PROVIDED INFORMATION:

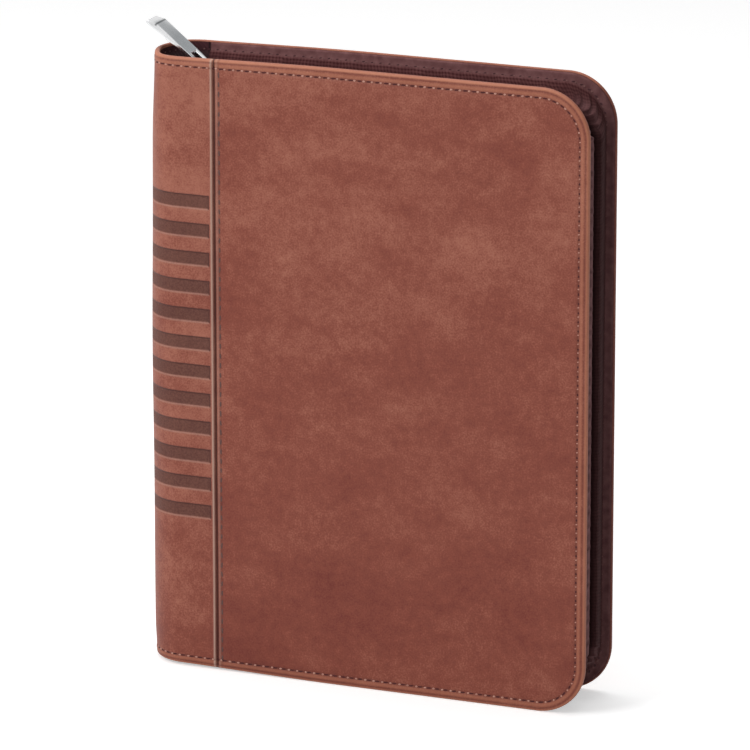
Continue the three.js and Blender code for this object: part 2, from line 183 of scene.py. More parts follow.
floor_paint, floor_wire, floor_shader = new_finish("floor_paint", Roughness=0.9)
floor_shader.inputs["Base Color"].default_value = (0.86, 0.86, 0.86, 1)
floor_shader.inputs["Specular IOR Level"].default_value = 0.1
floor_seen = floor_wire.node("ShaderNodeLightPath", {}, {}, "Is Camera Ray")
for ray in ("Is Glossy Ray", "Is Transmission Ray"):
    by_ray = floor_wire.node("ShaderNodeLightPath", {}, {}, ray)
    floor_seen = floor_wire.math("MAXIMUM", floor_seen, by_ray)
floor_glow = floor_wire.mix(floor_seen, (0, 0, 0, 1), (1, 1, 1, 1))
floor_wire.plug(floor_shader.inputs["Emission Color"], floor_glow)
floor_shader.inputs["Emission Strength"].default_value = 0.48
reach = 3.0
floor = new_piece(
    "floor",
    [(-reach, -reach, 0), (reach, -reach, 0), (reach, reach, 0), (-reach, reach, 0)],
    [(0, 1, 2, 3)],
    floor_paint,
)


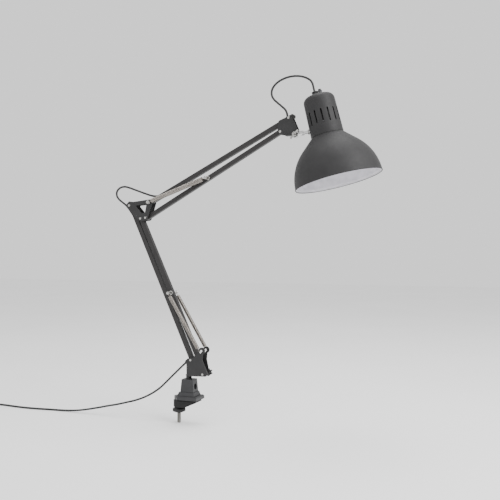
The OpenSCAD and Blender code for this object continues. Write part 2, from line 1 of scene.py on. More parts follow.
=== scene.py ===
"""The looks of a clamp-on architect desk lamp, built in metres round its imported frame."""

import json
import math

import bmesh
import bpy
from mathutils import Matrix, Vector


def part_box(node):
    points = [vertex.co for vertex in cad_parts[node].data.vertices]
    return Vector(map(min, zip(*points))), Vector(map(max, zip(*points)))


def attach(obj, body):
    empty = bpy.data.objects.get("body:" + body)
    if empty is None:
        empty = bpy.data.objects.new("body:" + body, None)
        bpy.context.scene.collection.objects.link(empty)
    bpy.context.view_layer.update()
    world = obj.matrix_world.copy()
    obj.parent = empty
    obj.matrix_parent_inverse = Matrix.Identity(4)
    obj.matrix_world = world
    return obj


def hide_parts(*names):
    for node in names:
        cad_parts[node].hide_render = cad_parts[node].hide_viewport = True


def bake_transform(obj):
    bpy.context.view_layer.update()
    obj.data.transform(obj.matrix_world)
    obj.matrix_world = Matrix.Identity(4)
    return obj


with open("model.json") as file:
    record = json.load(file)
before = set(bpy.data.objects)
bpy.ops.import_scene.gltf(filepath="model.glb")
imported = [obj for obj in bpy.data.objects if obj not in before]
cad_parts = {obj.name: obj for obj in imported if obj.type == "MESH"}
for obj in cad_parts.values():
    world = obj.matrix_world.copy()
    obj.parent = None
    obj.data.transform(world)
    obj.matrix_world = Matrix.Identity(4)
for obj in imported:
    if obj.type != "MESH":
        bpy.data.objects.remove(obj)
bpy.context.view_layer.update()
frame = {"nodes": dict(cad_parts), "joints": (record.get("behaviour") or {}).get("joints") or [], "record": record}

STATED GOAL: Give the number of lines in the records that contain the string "code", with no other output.

RESULT OF THE EXERCISE: 2